Figure 2. Pressures are higher and rotation lasts longer when magnetic-field feedback corrections are applied to a spinning plasma. (a) When feedback is applied (blue curve), the normalized beta βN rises to twice its no-wall limit (green), whereas it drops to zero without feedback (black). (b) The plasma rotates at a nearly steady rate (blue) with feedback; but spins down without it (black).

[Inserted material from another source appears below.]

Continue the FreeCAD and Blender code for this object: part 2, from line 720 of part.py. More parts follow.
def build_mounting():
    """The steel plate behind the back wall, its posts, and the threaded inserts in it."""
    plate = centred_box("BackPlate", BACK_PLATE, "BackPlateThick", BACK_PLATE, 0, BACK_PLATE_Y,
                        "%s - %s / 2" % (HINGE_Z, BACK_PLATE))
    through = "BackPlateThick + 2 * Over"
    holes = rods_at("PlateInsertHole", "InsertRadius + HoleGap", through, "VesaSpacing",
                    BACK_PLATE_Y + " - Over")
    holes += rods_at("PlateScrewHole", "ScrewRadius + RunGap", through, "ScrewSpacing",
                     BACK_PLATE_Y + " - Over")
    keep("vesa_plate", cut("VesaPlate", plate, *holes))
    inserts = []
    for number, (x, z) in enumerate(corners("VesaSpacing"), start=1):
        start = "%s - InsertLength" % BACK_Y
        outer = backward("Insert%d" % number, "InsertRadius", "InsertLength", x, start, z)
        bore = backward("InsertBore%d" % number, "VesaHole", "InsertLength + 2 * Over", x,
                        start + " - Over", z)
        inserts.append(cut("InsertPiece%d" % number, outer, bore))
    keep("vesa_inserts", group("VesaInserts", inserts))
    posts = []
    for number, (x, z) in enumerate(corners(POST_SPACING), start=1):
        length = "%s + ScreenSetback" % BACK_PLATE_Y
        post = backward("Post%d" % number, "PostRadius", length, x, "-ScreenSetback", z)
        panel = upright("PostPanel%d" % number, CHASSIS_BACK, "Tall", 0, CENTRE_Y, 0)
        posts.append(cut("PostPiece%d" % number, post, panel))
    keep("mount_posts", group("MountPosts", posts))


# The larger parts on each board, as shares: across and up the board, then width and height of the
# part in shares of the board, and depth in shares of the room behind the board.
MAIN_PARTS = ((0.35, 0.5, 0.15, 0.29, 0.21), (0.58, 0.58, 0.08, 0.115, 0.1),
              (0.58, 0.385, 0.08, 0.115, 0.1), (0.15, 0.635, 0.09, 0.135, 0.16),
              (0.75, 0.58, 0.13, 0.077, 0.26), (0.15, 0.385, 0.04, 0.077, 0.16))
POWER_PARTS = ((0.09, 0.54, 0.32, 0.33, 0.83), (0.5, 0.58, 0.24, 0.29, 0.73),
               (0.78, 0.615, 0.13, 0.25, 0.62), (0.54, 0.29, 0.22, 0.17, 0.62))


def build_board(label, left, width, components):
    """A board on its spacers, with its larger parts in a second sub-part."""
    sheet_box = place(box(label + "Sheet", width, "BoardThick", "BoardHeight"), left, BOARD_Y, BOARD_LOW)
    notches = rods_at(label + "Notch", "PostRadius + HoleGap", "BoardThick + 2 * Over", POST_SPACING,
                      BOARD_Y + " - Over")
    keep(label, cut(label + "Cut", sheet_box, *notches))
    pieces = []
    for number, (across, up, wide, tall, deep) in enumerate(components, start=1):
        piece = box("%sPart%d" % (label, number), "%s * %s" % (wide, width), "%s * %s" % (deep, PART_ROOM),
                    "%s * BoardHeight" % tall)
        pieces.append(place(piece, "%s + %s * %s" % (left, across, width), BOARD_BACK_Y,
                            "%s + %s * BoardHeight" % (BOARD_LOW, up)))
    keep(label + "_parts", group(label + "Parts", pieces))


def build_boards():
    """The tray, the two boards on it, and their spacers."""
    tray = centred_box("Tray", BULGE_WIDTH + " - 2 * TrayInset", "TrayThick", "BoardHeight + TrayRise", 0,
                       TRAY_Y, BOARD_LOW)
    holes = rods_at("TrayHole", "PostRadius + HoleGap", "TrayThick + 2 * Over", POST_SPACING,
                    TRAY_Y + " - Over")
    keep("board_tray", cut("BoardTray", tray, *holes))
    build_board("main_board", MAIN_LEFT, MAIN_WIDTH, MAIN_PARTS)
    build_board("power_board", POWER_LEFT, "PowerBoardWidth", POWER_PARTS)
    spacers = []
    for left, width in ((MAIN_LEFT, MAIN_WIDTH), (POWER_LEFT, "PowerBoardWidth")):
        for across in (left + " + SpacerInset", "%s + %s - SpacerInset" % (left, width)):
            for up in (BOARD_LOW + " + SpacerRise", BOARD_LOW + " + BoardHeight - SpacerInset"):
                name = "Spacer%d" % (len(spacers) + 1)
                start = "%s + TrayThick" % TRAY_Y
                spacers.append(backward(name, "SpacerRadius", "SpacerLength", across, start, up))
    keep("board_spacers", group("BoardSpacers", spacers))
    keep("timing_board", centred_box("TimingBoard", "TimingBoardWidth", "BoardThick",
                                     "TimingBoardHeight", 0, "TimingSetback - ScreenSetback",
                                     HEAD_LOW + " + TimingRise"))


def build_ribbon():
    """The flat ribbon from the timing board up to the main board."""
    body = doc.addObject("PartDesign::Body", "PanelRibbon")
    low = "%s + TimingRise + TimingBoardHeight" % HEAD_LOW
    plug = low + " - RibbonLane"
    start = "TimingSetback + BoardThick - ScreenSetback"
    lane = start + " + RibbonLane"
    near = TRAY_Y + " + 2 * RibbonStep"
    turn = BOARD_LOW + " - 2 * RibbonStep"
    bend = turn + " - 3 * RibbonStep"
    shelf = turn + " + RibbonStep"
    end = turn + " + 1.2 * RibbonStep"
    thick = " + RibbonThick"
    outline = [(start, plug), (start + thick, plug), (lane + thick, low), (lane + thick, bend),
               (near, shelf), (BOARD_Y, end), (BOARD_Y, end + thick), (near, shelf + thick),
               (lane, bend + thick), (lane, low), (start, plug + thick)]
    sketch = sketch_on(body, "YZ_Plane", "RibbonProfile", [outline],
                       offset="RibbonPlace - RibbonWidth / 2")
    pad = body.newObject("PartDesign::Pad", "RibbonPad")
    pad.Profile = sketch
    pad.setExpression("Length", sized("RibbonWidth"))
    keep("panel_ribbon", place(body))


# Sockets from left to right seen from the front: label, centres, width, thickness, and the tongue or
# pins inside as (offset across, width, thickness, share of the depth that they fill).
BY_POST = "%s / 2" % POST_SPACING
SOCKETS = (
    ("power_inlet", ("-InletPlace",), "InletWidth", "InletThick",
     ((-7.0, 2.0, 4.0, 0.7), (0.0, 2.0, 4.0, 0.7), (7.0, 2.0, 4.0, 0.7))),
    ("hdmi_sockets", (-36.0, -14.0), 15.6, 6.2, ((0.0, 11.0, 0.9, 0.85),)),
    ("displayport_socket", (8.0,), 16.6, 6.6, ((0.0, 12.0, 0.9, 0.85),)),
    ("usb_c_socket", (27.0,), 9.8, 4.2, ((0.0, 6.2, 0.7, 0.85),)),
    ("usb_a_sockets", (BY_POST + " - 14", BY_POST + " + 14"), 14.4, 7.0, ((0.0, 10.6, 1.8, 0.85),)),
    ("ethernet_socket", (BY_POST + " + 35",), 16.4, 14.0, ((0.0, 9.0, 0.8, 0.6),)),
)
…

Figure 2. Pressures are higher and rotation lasts longer when magnetic-field feedback corrections are applied to a spinning plasma. (a) When feedback is applied (blue curve), the normalized beta βN rises to twice its no-wall limit (green), whereas it drops to zero without feedback (black). (b) The plasma rotates at a nearly steady rate (blue) with feedback; but spins down without it (black).
More work ahead
Stambaugh told us that, for the recent work, the device was not set to operate at its peak values for the no-wall limit; the research was more easily conducted at lower values of βN. Full exploitation of this result requires moving toward higher values. He and his coworkers have already begun such experiments and find essentially the same result: The feedback corrections maintain the rotation and improve stability against pressure-limiting kink modes. They also plan to try to use magnetic-field feedback alone, without rotation, to exceed the no-wall limit. Such research should provide important information for devices whose plasmas cannot be as readily rotated, such as some of the larger devices envisioned for the future.